As intrigued as we were by the roving volcano of the ice cream trolly (you can have vanilla ice cream made fresh at your table using liquid nitrogen then served in a cone with your choice of sprinkles) we decided to choose from the more grown up dessert menu. If you want the Tipsy Cake (c.1810) you are advised to order it at the beginning of your meal. Not knowing how full we would feel after our mains we hadn’t felt inclined to do that. Instead I chose the Tafferty Tart (c.1660) and Billy the Brown Bread Ice Cream (c.1830). How can you not like something called Tafferty Tart? There was a pleasant tartness from the apple underpinning the general sweetness of the dish which was gently scented with rose. It also had a delightfully crispy, almost Frosties like, topping. I felt sure I had picked the winner this time.

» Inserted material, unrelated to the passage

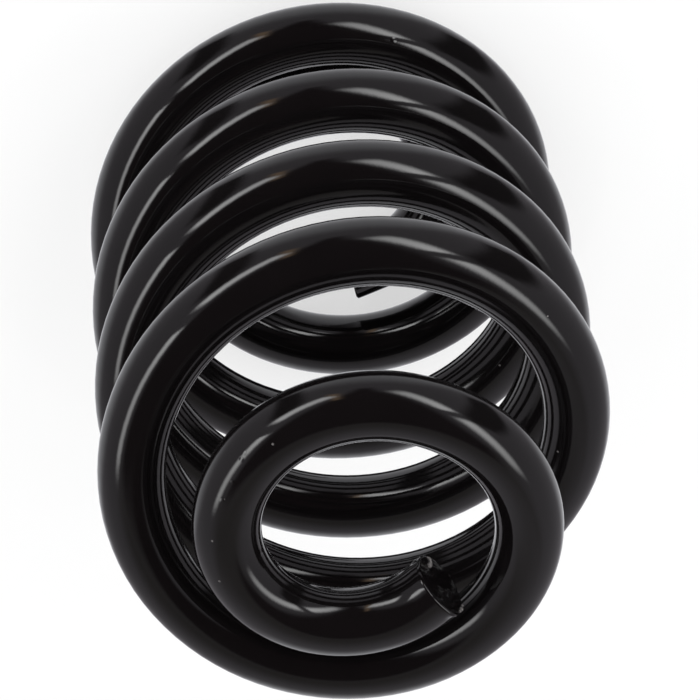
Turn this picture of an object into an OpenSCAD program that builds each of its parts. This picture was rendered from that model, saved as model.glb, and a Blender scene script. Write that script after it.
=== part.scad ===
// Suspension coil spring with a small ring at each end, wound right-handed from one round wire.
// The spring stands on its lower end: the axis is Z, and Z = 0 is the seat under the lower ring.
// Lengths are in millimetres and angles in degrees, counterclockwise from +X seen from above.

/* [Wire] */
// Diameter of the round wire, with its coating
wire_d = 16; // [12:0.5:18]
// Width of the edge that is broken around each cut end
cut_edge = 0.6; // [0.3:0.1:1.5]

/* [Coils] */
// Outside diameter of the body coils
coil_d = 122; // [112:1:150]
// Free length over both ends
free_length = 171; // [150:1:230]
// Turns of wire from one cut end to the other
turns = 6.11; // [5.5:0.01:7]
// Direction in which the upper cut end lies
upper_cut_angle = 131.5; // [0:0.5:359.5]

/* [Upper end] */
// Outside diameter of the upper end ring
upper_ring_d = 71.5; // [66:0.5:84]
// How far the centre of the upper ring lies off the axis
upper_ring_shift = 4.3; // [0:0.1:8]
// Direction of that shift, measured along the wire from the upper cut end
upper_shift_turn = 149; // [0:0.5:359.5]
// Turns at the radius of the upper ring
upper_ring_turns = 0.41; // [0.1:0.01:0.7]
// Turns over which the wire widens from the upper ring to the coils
upper_spread_turns = 1; // [0.8:0.01:1.4]
// Turns that lie flat against the upper seat
upper_flat_turns = 0.68; // [0.5:0.01:0.75]
// Turns over which the wire takes up the pitch of the coils
upper_lead_turns = 0.22; // [0.1:0.01:0.5]
// How far the upper cut leans from square to the wire
upper_cut_slant = 8; // [0:1:12]
// Side of the wire that is cut back most, turned up from the outside of the coil
upper_cut_side = 30; // [0:5:355]

/* [Lower end] */
// Outside diameter of the lower end ring
lower_ring_d = 70.5; // [68:0.5:80]
// How far the centre of the lower ring lies off the axis
lower_ring_shift = 5.9; // [0:0.1:8]
// Direction of that shift, measured back along the wire from the lower cut end
lower_shift_turn = 141; // [0:1:359]
// Turns at the radius of the lower ring
lower_ring_turns = 0.05; // [0:0.01:0.1]
// Turns over which the wire narrows from the coils to the lower ring
lower_spread_turns = 1.45; // [1.3:0.01:1.6]
// Turns that lie flat against the lower seat
lower_flat_turns = 0.6; // [0.5:0.01:0.65]
// Turns over which the wire loses the pitch of the coils
lower_lead_turns = 1.19; // [0.8:0.01:1.3]

/* [Fineness] */
// Sides of the wire's section, a multiple of four
wire_sides = 20; // [12:4:20]
// Stations along one turn, a multiple of four
turn_steps = 48; // [36:4:48]

/* [Hidden] */

wire_r = wire_d / 2;
coil_r = coil_d / 2 - wire_r;
upper_ring_r = upper_ring_d / 2 - wire_r;
lower_ring_r = lower_ring_d / 2 - wire_r;

// Turns at which the radius and the pitch start to change on the way to the lower end
lower_spread_start = turns - lower_ring_turns - lower_spread_turns;
lower_lead_start = turns - lower_flat_turns - lower_lead_turns;

// The pitch of the body coils follows from the free length
climbing_turns = turns - upper_flat_turns - lower_flat_turns - (upper_lead_turns + lower_lead_turns) / 2;
pitch = (free_length - wire_d) / climbing_turns;

// The rings are shifted along these level directions
lower_cut_angle = upper_cut_angle - 360 * turns;
upper_shift = upper_ring_shift * heading(upper_cut_angle - upper_shift_turn);
lower_shift = lower_ring_shift * heading(lower_cut_angle + lower_shift_turn);

// Share of a spread over which its slope builds up, and again dies away
soft_share = 0.35;
// Half the length of wire, in turns, over which its direction is measured
probe = 0.001;

function heading(angle) = [cos(angle), sin(angle), 0];
function unit(v) = v / norm(v);

// From 0 to 1 along a straight slope with rounded ends
function spread(t) =
    let (knee = 2 * soft_share * (1 - soft_share))
    t <= 0 ? 0
    : t >= 1 ? 1
    : t < soft_share ? t * t / knee
    : t > 1 - soft_share ? 1 - (1 - t) * (1 - t) / knee
    : (t - soft_share / 2) / (1 - soft_share);

// Climb under a slope that swells from 0 to 1 as a cosine wave, and then stays 1
function climb(t) =
    t <= 0 ? 0
    : t >= 1 ? t - 1 / 2
    : t / 2 - sin(180 * t) / (2 * PI);

// How far the wire has gone down, in turns of full pitch, at u turns from the upper cut end
function descent(u) =
    upper_lead_turns * climb((u - upper_flat_turns) / upper_lead_turns)
    - lower_lead_turns * climb((u - lower_lead_start) / lower_lead_turns);

// Centre of the wire at u turns from the upper cut end
function wire_centre(u) =
    let (
        in_upper = 1 - spread((u - upper_ring_turns) / upper_spread_turns),
        in_lower = spread((u - lower_spread_start) / lower_spread_turns),
        r = coil_r + in_upper * (upper_ring_r - coil_r) + in_lower * (lower_ring_r - coil_r),
        z = free_length - wire_r - pitch * descent(u)
    )
    r * heading(upper_cut_angle - 360 * u) + in_upper * upper_shift + in_lower * lower_shift + [0, 0, z];

function wire_direction(u) = unit(wire_centre(u + probe) - wire_centre(u - probe));

// Slope of the upper cut, which dies away along the wire so that no two stations meet
slant_turns = 0.1;
function slant(u) = tan(upper_cut_slant) * max(0, 1 - u / slant_turns);

// One ring of section points: the first points away from the axis, the others follow round the wire
function section(u, r) =
    let (
        along = wire_direction(u),
        outward = unit(cross([0, 0, 1], along)),
        up = cross(along, outward)
    )
    [for (i = [0 : wire_sides - 1])
        let (
            angle = 360 * i / wire_sides,
            cut_back = r * cos(angle - upper_cut_side) * slant(u)
        )
        wire_centre(u) + r * (cos(angle) * outward + sin(angle) * up) + cut_back * along];

// Stations fall on fixed directions, so that the coils reach their full width along X and Y
step_angle = 360 / turn_steps;
upper_edge_turns = cut_edge / (2 * PI * upper_ring_r);
lower_edge_turns = cut_edge / (2 * PI * lower_ring_r);
first_station = floor(upper_cut_angle / step_angle - 1 / 2);
last_station = ceil(lower_cut_angle / step_angle + 1 / 2);
stations = [for (k = [first_station : -1 : last_station]) (upper_cut_angle - k * step_angle) / 360];

// The wire as rings of points, from the upper cut face to the lower one
rings = concat(
    [section(0, wire_r - cut_edge), section(upper_edge_turns, wire_r)],
    [for (u = stations) section(u, wire_r)],
    [section(turns - lower_edge_turns, wire_r), section(turns, wire_r - cut_edge)]
);

// Skin through rings of equal count, closed by the first and the last ring
module swept_skin(rings) {
    count = len(rings[0]);
    side_faces = [
        for (j = [0 : len(rings) - 2], i = [0 : count - 1])
            let (a = j * count + i, b = j * count + (i + 1) % count)
            each [[a, b + count, b], [a, a + count, b + count]]
    ];
    first_cap = [for (i = [0 : count - 1]) i];
    last_cap = [for (i = [count - 1 : -1 : 0]) (len(rings) - 1) * count + i];
    polyhedron([for (ring = rings) each ring], concat([first_cap, last_cap], side_faces), convexity = 12);
}

module coil_spring() {
    color([0.08, 0.08, 0.085]) swept_skin(rings);
}

coil_spring();
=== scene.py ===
import math

import bmesh
import bpy
from mathutils import Matrix, Vector, noise


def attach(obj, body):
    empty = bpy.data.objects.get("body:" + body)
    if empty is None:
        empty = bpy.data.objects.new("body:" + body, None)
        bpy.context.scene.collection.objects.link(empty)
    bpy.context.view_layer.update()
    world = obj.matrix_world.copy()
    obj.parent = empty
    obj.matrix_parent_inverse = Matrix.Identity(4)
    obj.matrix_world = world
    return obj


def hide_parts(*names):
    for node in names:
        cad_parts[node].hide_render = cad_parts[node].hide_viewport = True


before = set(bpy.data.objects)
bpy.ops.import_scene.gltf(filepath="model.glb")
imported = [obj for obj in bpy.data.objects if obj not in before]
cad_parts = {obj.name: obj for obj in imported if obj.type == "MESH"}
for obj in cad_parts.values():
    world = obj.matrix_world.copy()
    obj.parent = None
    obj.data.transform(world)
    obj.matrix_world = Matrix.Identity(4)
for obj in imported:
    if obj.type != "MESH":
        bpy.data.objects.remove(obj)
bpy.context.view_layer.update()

mm = 0.001

# The wire's path, with the sizes of the CAD part, in millimetres and turns from the upper cut end
wire = {
    "diameter": 16.0,
    "coilDiameter": 122.0,
    "freeLength": 171.0,
    "turns": 6.11,
    "upperCutAngle": 131.5,  # degrees, counterclockwise from +X
    "upperRingDiameter": 71.5,
    "upperRingShift": (4.3, -17.5),  # distance off the axis, and its direction
    "upperRingTurns": 0.41,
    "upperSpreadTurns": 1.0,
    "upperFlatTurns": 0.68,
    "upperLeadTurns": 0.22,
    "lowerRingDiameter": 70.5,
    "lowerRingShift": (5.9, 232.9),
    "lowerRingTurns": 0.05,
    "lowerSpreadTurns": 1.45,
    "lowerFlatTurns": 0.6,
    "lowerLeadTurns": 1.19,
    "softShare": 0.35,  # of a spread, over which its slope builds up and again dies away
    "probeTurns": 0.001,  # half the length over which the direction is measured
    "stepsPerTurn": 96,
    "sidesOfWire": 56,
    "waveDepth": 0.05,  # the coat's slight wave stays inside the wire's full size
    "waveSpacing": 11,
}

wireRadius = wire["diameter"] / 2
coilRadius = wire["coilDiameter"] / 2 - wireRadius
upperRadius = wire["upperRingDiameter"] / 2 - wireRadius
lowerRadius = wire["lowerRingDiameter"] / 2 - wireRadius


def heading(angle):
    turned = math.radians(angle)
    return Vector((math.cos(turned), math.sin(turned), 0))


def spread(t):  # 0 to 1 along a straight slope with rounded ends
    soft = wire["softShare"]
    knee = 2 * soft * (1 - soft)
    if t <= 0:
        return 0.0
    if t >= 1:
        return 1.0
    if t < soft:
        return t * t / knee
    if t > 1 - soft:
        return 1 - (1 - t) ** 2 / knee
    return (t - soft / 2) / (1 - soft)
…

If ever you needed to be convinced of the modern World’s addiction to sugar then Billy’s dessert said it all. It was unusual in that the ice cream had a sour edge (not dissimilar to the taste of a ripe sour dough starter) probably designed to counteract the sweet salted butter caramel. It wasn’t unpleasant and as a whole dish the individual elements worked in unison. They were just a bit odd on their own to our 21st century sugar dependent palates. Billy I’m afraid was not convinced. He conceded defeat. I had won this dinner race.
However, the table next to us had had the foresight to order the Tipsy Pudding in advance. It emerged from the kitchen bubbling in a mini cauldron. A nineteenth century, alcohol drenched version of bread and butter pudding (which happens to be Billy’s favourite dessert) with spit roasted pineapple. We looked at each other. Perhaps we had both been pipped to the post. I would happily return to Dinner to delve further into the past and sample more of Heston’s innovative treasures. My food was exceptional and the service was impeccable yet friendly. Billy, however, is happily rooted in the 21st century and is resolutely against any further time travelling dinners no matter what the odds.